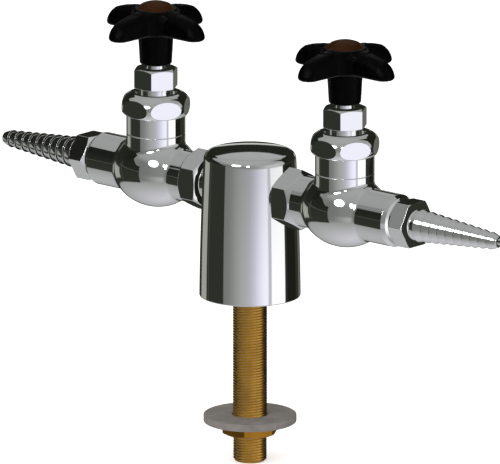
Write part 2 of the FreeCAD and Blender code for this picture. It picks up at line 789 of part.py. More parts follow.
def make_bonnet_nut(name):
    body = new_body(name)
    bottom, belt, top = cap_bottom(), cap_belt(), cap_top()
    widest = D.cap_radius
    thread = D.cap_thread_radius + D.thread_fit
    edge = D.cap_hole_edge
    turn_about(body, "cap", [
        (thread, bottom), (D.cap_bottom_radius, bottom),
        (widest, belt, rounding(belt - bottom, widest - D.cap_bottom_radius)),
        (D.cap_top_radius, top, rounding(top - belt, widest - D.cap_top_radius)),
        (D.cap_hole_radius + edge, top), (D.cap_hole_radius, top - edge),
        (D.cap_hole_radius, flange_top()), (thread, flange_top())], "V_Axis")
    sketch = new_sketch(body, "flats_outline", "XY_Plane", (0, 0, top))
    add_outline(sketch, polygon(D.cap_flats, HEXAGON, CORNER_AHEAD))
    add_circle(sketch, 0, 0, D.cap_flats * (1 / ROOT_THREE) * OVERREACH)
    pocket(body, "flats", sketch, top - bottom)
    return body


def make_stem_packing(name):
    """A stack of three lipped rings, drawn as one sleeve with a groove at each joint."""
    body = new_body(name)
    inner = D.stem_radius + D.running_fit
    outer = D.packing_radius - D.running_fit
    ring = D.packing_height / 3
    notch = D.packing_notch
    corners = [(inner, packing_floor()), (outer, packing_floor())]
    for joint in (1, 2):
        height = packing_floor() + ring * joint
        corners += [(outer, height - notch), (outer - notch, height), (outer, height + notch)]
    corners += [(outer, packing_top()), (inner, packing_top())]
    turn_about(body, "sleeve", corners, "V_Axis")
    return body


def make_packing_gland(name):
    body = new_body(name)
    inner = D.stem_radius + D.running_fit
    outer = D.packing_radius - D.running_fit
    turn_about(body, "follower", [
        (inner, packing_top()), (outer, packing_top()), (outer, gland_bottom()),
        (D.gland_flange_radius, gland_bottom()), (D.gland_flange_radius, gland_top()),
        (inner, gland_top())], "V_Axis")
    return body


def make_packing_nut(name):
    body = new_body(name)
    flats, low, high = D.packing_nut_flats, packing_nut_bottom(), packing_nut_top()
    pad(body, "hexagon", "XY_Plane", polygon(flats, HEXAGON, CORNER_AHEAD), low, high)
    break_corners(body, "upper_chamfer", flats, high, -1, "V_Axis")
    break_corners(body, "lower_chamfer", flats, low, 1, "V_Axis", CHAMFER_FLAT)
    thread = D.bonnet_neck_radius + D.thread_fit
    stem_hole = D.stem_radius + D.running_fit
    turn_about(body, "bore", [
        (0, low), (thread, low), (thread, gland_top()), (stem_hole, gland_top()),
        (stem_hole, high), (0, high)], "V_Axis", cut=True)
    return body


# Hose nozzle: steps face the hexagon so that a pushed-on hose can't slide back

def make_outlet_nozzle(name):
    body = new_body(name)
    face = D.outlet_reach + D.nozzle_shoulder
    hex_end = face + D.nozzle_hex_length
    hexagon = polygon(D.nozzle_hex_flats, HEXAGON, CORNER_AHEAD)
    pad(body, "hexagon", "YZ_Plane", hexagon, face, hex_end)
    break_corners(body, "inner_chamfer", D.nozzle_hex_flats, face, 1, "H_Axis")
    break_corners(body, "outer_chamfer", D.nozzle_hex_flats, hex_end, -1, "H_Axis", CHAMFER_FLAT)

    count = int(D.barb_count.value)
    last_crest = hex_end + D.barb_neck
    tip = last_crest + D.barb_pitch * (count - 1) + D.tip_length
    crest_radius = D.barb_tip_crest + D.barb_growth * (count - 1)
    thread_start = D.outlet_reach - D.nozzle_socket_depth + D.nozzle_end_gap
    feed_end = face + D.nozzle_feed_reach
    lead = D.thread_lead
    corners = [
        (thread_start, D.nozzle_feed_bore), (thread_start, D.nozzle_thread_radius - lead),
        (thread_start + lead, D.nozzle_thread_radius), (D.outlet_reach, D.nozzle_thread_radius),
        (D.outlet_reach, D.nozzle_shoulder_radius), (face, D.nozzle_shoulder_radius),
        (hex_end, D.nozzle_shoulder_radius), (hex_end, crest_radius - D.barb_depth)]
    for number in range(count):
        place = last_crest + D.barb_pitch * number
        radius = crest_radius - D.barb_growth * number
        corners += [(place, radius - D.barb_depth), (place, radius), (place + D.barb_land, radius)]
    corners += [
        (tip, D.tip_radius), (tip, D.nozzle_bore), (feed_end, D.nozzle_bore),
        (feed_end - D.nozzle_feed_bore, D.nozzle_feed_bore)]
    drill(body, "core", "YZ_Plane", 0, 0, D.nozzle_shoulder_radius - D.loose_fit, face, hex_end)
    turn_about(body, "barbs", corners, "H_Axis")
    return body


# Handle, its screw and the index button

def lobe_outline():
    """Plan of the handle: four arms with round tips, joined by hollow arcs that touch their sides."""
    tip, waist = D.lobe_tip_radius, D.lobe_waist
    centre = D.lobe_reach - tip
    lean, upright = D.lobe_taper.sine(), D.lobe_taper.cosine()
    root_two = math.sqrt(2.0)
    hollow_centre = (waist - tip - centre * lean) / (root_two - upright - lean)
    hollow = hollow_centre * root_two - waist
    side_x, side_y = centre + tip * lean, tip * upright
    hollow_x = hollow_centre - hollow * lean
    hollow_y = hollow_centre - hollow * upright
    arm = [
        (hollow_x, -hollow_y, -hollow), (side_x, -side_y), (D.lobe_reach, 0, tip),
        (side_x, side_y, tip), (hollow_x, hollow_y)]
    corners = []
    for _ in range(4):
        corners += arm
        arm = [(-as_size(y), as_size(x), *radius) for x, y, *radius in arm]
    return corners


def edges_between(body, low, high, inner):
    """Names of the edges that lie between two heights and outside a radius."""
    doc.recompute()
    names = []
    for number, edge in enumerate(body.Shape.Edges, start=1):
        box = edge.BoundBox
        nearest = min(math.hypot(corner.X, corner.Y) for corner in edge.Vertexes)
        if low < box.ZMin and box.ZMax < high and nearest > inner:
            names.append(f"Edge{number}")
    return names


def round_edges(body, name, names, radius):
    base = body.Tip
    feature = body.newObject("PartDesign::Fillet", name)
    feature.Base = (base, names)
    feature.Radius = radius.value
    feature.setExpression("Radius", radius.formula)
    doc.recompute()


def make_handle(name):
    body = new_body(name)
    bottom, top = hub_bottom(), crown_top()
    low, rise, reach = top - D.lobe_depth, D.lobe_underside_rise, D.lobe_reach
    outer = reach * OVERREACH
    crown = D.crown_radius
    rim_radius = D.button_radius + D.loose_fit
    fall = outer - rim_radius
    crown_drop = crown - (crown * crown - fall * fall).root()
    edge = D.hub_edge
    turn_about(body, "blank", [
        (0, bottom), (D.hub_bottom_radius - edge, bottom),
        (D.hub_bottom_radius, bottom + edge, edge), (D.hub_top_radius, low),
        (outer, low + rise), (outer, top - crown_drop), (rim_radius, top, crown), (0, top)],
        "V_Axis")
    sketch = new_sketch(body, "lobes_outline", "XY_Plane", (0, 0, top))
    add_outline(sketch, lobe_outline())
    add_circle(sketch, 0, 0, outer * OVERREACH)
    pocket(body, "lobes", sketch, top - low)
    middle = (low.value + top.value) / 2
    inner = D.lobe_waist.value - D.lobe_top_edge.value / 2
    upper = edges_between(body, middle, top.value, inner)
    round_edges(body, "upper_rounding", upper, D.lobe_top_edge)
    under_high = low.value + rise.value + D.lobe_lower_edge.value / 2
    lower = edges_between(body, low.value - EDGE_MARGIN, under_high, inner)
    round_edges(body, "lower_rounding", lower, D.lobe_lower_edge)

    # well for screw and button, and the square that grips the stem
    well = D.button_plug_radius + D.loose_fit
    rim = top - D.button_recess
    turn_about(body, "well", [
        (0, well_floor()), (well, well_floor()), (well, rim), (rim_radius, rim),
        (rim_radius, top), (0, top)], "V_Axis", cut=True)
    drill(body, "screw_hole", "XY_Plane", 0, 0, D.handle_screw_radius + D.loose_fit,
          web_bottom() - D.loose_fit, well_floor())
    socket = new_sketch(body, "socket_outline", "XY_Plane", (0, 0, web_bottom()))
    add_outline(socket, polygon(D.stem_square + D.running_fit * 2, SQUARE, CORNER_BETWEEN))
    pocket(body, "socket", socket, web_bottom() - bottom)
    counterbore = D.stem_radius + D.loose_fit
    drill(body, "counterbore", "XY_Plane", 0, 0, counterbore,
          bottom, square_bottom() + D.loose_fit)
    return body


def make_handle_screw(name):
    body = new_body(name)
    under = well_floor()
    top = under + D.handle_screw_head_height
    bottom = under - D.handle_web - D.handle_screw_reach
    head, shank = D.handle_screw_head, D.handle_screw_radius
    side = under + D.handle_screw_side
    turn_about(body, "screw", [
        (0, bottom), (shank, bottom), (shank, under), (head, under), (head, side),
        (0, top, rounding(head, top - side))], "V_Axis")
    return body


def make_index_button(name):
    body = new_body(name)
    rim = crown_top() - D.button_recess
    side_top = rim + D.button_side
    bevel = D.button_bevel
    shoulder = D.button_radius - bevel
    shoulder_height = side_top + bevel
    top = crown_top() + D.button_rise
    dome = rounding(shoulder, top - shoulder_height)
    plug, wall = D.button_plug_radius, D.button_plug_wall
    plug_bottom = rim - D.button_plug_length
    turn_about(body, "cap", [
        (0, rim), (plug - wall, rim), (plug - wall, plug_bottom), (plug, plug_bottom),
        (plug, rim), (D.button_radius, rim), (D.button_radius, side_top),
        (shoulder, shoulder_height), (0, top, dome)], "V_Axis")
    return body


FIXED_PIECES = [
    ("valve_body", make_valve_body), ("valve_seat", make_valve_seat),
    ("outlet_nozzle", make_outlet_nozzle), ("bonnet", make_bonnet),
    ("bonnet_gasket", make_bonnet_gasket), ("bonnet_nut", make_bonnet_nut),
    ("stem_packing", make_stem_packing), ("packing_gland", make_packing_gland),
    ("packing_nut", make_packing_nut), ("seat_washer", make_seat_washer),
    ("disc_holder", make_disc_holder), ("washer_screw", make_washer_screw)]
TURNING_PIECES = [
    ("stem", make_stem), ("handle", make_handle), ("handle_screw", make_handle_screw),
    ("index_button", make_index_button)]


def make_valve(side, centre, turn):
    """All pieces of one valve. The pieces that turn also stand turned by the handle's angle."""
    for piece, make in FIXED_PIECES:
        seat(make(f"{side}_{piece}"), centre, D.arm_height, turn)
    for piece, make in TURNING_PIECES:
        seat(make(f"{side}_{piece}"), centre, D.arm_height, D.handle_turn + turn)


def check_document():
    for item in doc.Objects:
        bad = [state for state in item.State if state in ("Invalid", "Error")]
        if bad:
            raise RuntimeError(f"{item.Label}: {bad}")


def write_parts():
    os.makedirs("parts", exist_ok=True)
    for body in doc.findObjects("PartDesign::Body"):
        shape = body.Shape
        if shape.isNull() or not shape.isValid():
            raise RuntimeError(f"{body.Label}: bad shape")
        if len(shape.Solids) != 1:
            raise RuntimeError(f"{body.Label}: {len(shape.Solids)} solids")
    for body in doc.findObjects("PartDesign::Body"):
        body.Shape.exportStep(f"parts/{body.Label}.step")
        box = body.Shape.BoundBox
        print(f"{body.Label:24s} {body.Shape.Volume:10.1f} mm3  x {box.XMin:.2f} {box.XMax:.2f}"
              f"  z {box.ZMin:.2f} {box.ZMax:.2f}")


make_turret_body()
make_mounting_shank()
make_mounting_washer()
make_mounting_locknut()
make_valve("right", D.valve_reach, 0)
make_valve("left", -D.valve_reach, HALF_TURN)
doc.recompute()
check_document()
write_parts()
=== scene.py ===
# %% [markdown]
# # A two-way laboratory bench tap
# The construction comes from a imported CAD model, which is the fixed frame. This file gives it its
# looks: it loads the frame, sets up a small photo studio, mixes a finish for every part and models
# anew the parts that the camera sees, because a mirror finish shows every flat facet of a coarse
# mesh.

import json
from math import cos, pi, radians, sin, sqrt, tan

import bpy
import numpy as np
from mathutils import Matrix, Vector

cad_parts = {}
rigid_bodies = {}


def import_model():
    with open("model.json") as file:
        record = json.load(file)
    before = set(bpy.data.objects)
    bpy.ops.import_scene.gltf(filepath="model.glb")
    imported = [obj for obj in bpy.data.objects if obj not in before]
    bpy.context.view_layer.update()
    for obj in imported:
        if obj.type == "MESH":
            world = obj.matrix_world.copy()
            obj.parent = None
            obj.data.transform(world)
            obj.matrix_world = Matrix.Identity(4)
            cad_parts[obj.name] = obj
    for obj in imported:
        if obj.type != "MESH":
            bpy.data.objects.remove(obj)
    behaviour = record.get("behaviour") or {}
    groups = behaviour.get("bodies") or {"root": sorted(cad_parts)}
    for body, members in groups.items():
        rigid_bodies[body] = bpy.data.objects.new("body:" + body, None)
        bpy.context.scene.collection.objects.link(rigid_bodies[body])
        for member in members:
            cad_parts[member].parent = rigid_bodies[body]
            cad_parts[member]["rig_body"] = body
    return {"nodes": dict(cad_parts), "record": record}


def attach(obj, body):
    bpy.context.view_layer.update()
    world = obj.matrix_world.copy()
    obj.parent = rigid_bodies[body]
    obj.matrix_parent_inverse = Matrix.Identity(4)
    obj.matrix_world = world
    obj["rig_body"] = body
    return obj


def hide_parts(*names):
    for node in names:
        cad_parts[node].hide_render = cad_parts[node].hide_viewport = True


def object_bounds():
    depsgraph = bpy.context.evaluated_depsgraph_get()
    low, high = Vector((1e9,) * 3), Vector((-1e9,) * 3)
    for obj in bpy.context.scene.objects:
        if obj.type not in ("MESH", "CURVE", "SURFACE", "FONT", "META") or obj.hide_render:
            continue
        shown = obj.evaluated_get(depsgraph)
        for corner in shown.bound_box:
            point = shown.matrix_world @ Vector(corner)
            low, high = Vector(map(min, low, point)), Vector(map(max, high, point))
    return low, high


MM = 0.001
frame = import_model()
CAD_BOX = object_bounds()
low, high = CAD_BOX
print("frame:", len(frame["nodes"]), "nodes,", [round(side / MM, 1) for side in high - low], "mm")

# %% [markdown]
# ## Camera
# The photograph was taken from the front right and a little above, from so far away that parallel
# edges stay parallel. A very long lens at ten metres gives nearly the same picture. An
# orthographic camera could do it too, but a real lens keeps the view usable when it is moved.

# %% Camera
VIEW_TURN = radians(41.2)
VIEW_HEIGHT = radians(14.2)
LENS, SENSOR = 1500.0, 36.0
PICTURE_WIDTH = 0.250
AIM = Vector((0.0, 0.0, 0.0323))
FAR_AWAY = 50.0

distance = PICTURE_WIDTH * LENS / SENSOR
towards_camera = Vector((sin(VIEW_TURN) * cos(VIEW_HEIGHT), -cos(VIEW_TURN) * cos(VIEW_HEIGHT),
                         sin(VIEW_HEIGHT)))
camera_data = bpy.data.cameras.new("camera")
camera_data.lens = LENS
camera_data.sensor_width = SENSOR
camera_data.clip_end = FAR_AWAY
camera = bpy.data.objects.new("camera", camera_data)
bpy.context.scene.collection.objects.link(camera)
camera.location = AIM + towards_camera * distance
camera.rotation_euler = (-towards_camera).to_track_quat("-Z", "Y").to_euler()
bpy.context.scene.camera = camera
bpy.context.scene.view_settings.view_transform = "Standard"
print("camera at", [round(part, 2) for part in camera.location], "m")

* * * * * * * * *

Give again only the lines from the one bearing "make_turret_body()" through the one bearing "obj.data.transform(world)", exactly as they stand.

make_turret_body()
make_mounting_shank()
make_mounting_washer()
make_mounting_locknut()
make_valve("right", D.valve_reach, 0)
make_valve("left", -D.valve_reach, HALF_TURN)
doc.recompute()
check_document()
write_parts()
=== scene.py ===
# %% [markdown]
# # A two-way laboratory bench tap
# The construction comes from a imported CAD model, which is the fixed frame. This file gives it its
# looks: it loads the frame, sets up a small photo studio, mixes a finish for every part and models
# anew the parts that the camera sees, because a mirror finish shows every flat facet of a coarse
# mesh.

import json
from math import cos, pi, radians, sin, sqrt, tan

import bpy
import numpy as np
from mathutils import Matrix, Vector

cad_parts = {}
rigid_bodies = {}


def import_model():
    with open("model.json") as file:
        record = json.load(file)
    before = set(bpy.data.objects)
    bpy.ops.import_scene.gltf(filepath="model.glb")
    imported = [obj for obj in bpy.data.objects if obj not in before]
    bpy.context.view_layer.update()
    for obj in imported:
        if obj.type == "MESH":
            world = obj.matrix_world.copy()
            obj.parent = None
            obj.data.transform(world)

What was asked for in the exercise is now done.